Welcome to our new web site dealing with our work on railway crossing safety and risk assessment.
The term "Railway Crossing" or "Level Crossing" ("Grade Crossing" in the US) generally refers to locations where roads and foot paths cross rail lines at the same level (or "at grade"), creating a risk of collision. So an overpass or subway crossing isn't a railway crossing even though it crosses the railway.
"Level Crossing" technically refers just to road crossings under some legislation, but the terms are often used interchangeably in Australia.

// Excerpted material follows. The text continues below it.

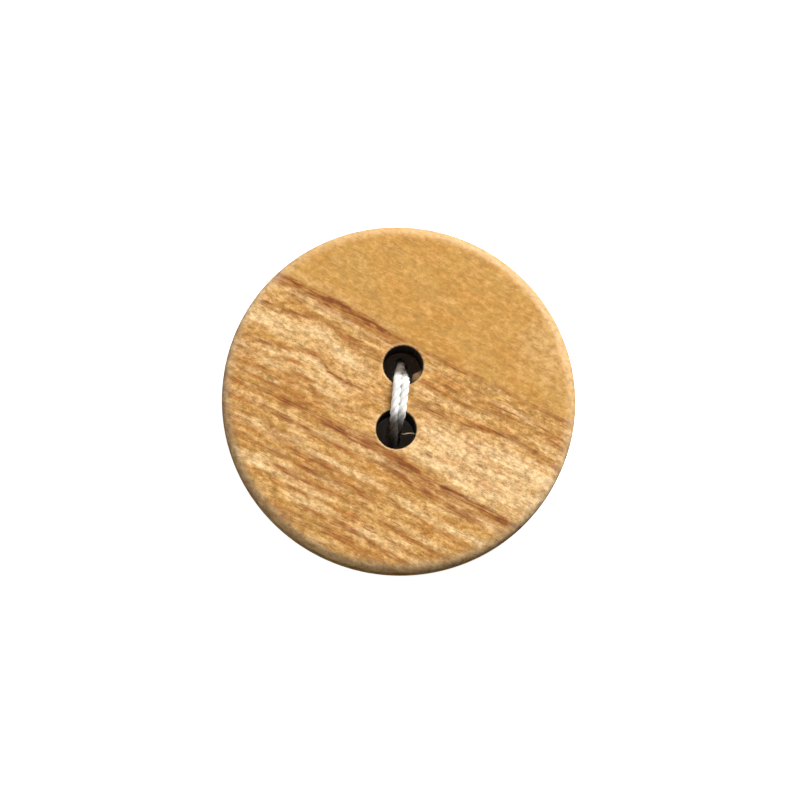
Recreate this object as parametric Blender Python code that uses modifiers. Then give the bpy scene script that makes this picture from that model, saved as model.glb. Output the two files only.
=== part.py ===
"""A flat wooden button with two holes, and the doubled thread that is tied through them.

Metres, +Z up. The button lies on its back. The origin is the middle of its back plane, the two
holes lie along Y, and the thread's bridge crosses the face from one hole to the other. The tie
is the thread with its knot and cut ends: it slides up through the holes until the knot meets
the ceiling of the hollow in the back.
"""

import math

import bmesh
import bpy
import numpy as np

# Driving dimensions of the button.
DISC_DIAMETER = 0.0250
DISC_THICKNESS = 0.0044
FACE_ROUNDING = 0.0007  # radius of the edge between the face and the side
SIDE_HEIGHT = 0.0007  # straight part of the side; below it the side curves in to the back rim
HOLE_DIAMETER = 0.0028
HOLE_SPACING = 0.00465  # from centre to centre
HOLE_EASING = 0.00014  # width of the small chamfer at each mouth of a hole
WELL_DIAMETER = 0.0160  # mouth of the turned hollow in the back
WELL_DEPTH = 0.0020
WELL_CORNER = 0.0012  # radius between the hollow's ceiling and its wall

# Driving dimensions of the tie.
THREAD_DIAMETER = 0.00057
STRAND_SPLIT = 0.00006  # free space between the two strands, side by side
LEG_SLANT = 30.0  # degrees that a leg leans outwards on its way down through its hole
BACK_BEND = 0.0008  # radius of the turn from a leg to the back run, at the thread's middle
KNOT_LENGTH = 0.00200  # along Y, the way the thread runs
KNOT_WIDTH = 0.00230
KNOT_HEIGHT = 0.00113
TAIL_LENGTHS = (0.0036, 0.0029, 0.0026, 0.0033)
TAIL_SPLAY = math.radians(27.0)  # how far a cut end turns from X towards Y
TAIL_BEND = 0.00045  # how far a cut end's tip curls sideways

# Pieces that touch on the real button stand this far apart.
CLEARANCE = 0.00006

# How finely round shapes are divided.
DISC_STEPS = 96
HOLE_STEPS = 40
ARC_STEPS = 8
TAIL_STEPS = 9
THREAD_SIDES = 2  # bevel resolution: eight sides

# Values that follow from those above.
DISC_RADIUS = DISC_DIAMETER / 2
BACK_ROUNDING = DISC_THICKNESS - FACE_ROUNDING - SIDE_HEIGHT  # radius of that curve
HOLE_RADIUS = HOLE_DIAMETER / 2
WELL_RADIUS = WELL_DIAMETER / 2
THREAD_RADIUS = THREAD_DIAMETER / 2
HALF_WEB = HOLE_SPACING / 2 - HOLE_RADIUS  # half of the wood left between the holes
STRAND_OFFSET = (THREAD_DIAMETER + STRAND_SPLIT) / 2
KNOT_Z = CLEARANCE + KNOT_HEIGHT / 2
TIE_TRAVEL = WELL_DEPTH - KNOT_HEIGHT - 2 * CLEARANCE


def new_collection(name):
    """A collection of this name, linked to the scene."""
    collection = bpy.data.collections.new(name)
    bpy.context.scene.collection.children.link(collection)
    return collection


def clear_scene():
    for obj in list(bpy.data.objects):
        bpy.data.objects.remove(obj, do_unlink=True)


def new_material(name, colour, roughness):
    """A Principled BSDF with one colour and one roughness."""
    material = bpy.data.materials.new(name)
    material.use_nodes = True
    shader = material.node_tree.nodes["Principled BSDF"]
    shader.inputs["Base Color"].default_value = (*colour, 1.0)
    shader.inputs["Roughness"].default_value = roughness
    shader.inputs["Metallic"].default_value = 0.0
    return material


def arc(centre_r, centre_z, radius, start_deg, end_deg):
    """Points of an arc in the (radius, height) plane, from one angle to another."""
    angles = np.radians(np.linspace(start_deg, end_deg, ARC_STEPS + 1))
    return [
        (centre_r + radius * math.cos(a), centre_z + radius * math.sin(a))
        for a in angles
    ]


def turned(name, profile, steps, collection, material):
    """A profile of (radius, height) points, given from the top of its outer side down, turned about Z."""
    mesh = bpy.data.meshes.new(name)
    points = [(r, 0.0, z) for r, z in profile]
    mesh.from_pydata(points, [(i, i + 1) for i in range(len(points) - 1)], [])
    obj = bpy.data.objects.new(name, mesh)
    collection.objects.link(obj)
    screw = obj.modifiers.new("Turn", "SCREW")
    screw.axis = "Z"
    screw.steps = steps
    screw.render_steps = steps
    screw.use_merge_vertices = True
    screw.merge_threshold = 1e-6
    screw.use_smooth_shade = True
    if material:
        mesh.materials.append(material)
    return obj


def disc_profile():
    """Face, rounded edge, side, curve to the back rim, and the hollow up to its ceiling."""
    top = DISC_THICKNESS
    inner_ring = HOLE_SPACING / 2 + HOLE_RADIUS + 4 * HOLE_EASING
    points = [(0.0, top), (inner_ring, top)]
    points += arc(DISC_RADIUS - FACE_ROUNDING, top - FACE_ROUNDING, FACE_ROUNDING, 90, 0)
    points += arc(DISC_RADIUS - BACK_ROUNDING, BACK_ROUNDING, BACK_ROUNDING, 0, -90)
    points += [(WELL_RADIUS, 0.0)]
    corner = min(WELL_CORNER, WELL_DEPTH * 0.9)
    points += arc(WELL_RADIUS - corner, WELL_DEPTH - corner, corner, 0, 90)
    points += [(inner_ring, WELL_DEPTH), (0.0, WELL_DEPTH)]
    return points


def drill(name, y, collection):
    """A cutter with the shape of one hole: a round bore that flares at both mouths."""
    over = CLEARANCE * 5  # how far the cutter runs past the wood
    flare = HOLE_RADIUS + HOLE_EASING
    top, low = DISC_THICKNESS, WELL_DEPTH
    profile = [
        (0.0, top + over),
        (flare + over, top + over),
        (HOLE_RADIUS, top - HOLE_EASING),
        (HOLE_RADIUS, low + HOLE_EASING),
        (flare + over, low - over),
        (0.0, low - over),
    ]
    cutter = turned(name, profile, HOLE_STEPS, collection, None)
    cutter.location.y = y
    cutter.hide_render = True
    cutter.display_type = "WIRE"
    return cutter


def make_disc(parts, cutters, material):
    """The turned disc with its two drilled holes."""
    disc = turned("button_disc", disc_profile(), DISC_STEPS, parts, material)
    for label, side in (("upper", 1), ("lower", -1)):
        hole = disc.modifiers.new(f"Drill {label} hole", "BOOLEAN")
        hole.operation = "DIFFERENCE"
        hole.solver = "EXACT"
        hole.object = drill(f"{label}_hole_drill", side * HOLE_SPACING / 2, cutters)
    return disc


def half_loop():
    """(y, z) from the middle of the bridge round a hole's edge, down the leg and in to the knot.

    The thread is taut, so it is straight runs joined by arcs. The first arc hugs the hole's eased
    edge. The second one turns the leg in to the knot.
    """
    slant = math.radians(LEG_SLANT)
    edge_y = HALF_WEB - HOLE_EASING
    edge_z = DISC_THICKNESS - HOLE_EASING
    hug = THREAD_RADIUS + CLEARANCE + HOLE_EASING
    over = arc(edge_y, edge_z, hug, 90, LEG_SLANT)
    leg_y, leg_z = over[-1]
    turn_z = KNOT_Z + BACK_BEND * (1 + math.sin(slant))
    turn_y = leg_y + (leg_z - turn_z) * math.tan(slant)
    bend_y = turn_y - BACK_BEND * math.cos(slant)
    under = arc(bend_y, KNOT_Z + BACK_BEND, BACK_BEND, LEG_SLANT, -90)
    knot_y = KNOT_LENGTH / 2 + CLEARANCE
    return np.array([(0.0, edge_z + hug), *over, *under, (knot_y, KNOT_Z)])


def loop_points():
    """(y, z) along the loop, from the knot through the upper hole, over the face and back."""
    half = half_loop()
    return np.concatenate([half[::-1], half[1:] * (-1, 1)])


def thread(name, points, collection, material, parent):
    """A round thread along (x, y, z) points, cut square at both ends."""
    curve = bpy.data.curves.new(name, "CURVE")
    curve.dimensions = "3D"
    curve.bevel_depth = THREAD_RADIUS
    curve.bevel_resolution = THREAD_SIDES
    curve.use_fill_caps = True
    spline = curve.splines.new("POLY")
    spline.points.add(len(points) - 1)
    spline.points.foreach_set("co", np.insert(points, 3, 1.0, axis=1).ravel())
    spline.use_smooth = True
    curve.materials.append(material)
    obj = bpy.data.objects.new(name, curve)
    collection.objects.link(obj)
    obj.parent = parent
    return obj


def make_strands(parts, material, parent):
    """Two strands side by side, each from the knot round through both holes to the knot."""
    yz = loop_points()
    for label, side in (("left", -1), ("right", 1)):
        x = np.full(len(yz), side * STRAND_OFFSET)
        points = np.column_stack([x, yz])
        thread(f"thread_strand_{label}", points, parts, material, parent)


def make_knot(parts, material, parent):
    """The knot as one rounded lump, under the wood between the holes."""
    mesh = bpy.data.meshes.new("thread_knot")
    shape = bmesh.new()
    bmesh.ops.create_uvsphere(shape, u_segments=24, v_segments=14, radius=0.5)
    size = (KNOT_WIDTH, KNOT_LENGTH, KNOT_HEIGHT)
    bmesh.ops.scale(shape, vec=size, verts=shape.verts)
    bmesh.ops.translate(shape, vec=(0.0, 0.0, KNOT_Z), verts=shape.verts)
    shape.to_mesh(mesh)
    shape.free()
    mesh.shade_smooth()
    mesh.materials.append(material)
    knot = bpy.data.objects.new("thread_knot", mesh)
    parts.objects.link(knot)
    knot.parent = parent


def tail_points(across, along, length):
    """A cut end from the knot's skin: it leaves at the splay angle, curls aside and sinks."""
    d = np.array([across * math.cos(TAIL_SPLAY), along * math.sin(TAIL_SPLAY)])
    skin = math.hypot(KNOT_WIDTH / 2 * d[0], KNOT_LENGTH / 2 * d[1])
    share = np.linspace(0.0, 1.0, TAIL_STEPS + 1)
    sideways = np.array([-d[1], d[0]]) * across * along
    xy = np.outer(skin + CLEARANCE + length * share, d)
    xy += np.outer(TAIL_BEND * share**2, sideways)
    lowest = THREAD_RADIUS + CLEARANCE
    z = KNOT_Z + (lowest - KNOT_Z) * np.sin(share * math.pi / 2)
    return np.column_stack([xy, z])


def make_tails(parts, material, parent):
    """The four cut ends that come out of the knot, two to each side."""
    sides = ((-1, 1), (1, 1), (-1, -1), (1, -1))
    for number, ((across, along), length) in enumerate(zip(sides, TAIL_LENGTHS), 1):
        points = tail_points(across, along, length)
        thread(f"thread_tail_{number}", points, parts, material, parent)


def main():
    clear_scene()
    parts = new_collection("sew_on_button")
    cutters = new_collection("cutters")
    wood = new_material("turned wood", (0.58, 0.33, 0.13), 0.55)
    cotton = new_material("white sewing thread", (0.86, 0.85, 0.82), 0.75)
    make_disc(parts, cutters, wood)
    slide = bpy.data.objects.new("tie_slide", None)
    slide.empty_display_size = TIE_TRAVEL
    parts.objects.link(slide)
    make_strands(parts, cotton, slide)
    make_knot(parts, cotton, slide)
    make_tails(parts, cotton, slide)


main()
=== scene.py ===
# %% [markdown]
# # A wooden sew-on button and its thread
#
# This file dresses a measured model of a two-hole wooden button. The model comes from the frame:
# one solid for each piece, in metres, with Z pointing out of the button's face. Each cell below makes
# one piece or one finish, and says why it is made that way.

# %% Load the frame
import math

import bmesh
import bpy
import numpy as np
from mathutils import Matrix, Vector


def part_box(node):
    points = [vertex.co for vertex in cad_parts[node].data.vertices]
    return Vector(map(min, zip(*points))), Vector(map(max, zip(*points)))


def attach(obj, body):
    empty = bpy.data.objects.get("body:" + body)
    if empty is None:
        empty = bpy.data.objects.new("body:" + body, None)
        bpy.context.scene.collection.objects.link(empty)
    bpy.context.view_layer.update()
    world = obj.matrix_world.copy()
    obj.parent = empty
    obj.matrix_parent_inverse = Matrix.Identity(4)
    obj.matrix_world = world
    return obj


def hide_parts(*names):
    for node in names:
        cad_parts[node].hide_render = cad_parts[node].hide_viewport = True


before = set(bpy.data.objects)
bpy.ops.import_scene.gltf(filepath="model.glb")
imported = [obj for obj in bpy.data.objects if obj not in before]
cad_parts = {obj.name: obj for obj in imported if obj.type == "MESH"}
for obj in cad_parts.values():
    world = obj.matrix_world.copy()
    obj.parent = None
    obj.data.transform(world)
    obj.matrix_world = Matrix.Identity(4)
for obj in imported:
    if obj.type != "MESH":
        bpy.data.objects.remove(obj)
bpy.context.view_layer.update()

MM = 0.001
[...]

The public awareness of pedestrian crossing risk has often taken a back seat to road crossings, mainly due to the fact that fewer people tend to be injured in an individual pedestrian crossing crash and they are therefore less newsworthy. The annual number of pedestrian crossing deaths in many jurisdictions can, however, be as high or higher than road crossing deaths. The greatest potential for catastrophic crashes involving many people both on trains and in vehicles is of course still at road crossings.
ALCAM risk assessment models exist for both road and pedestrians, focusing on the different behaviors and errors made by users of these crossings and the different physics involved. A road vehicle approaches a crossing at speed and takes time to see the crossing and stop, for instance, whereas a pedestrian does not, so sighting distance considerations are more complex in the road model than the pedestrian.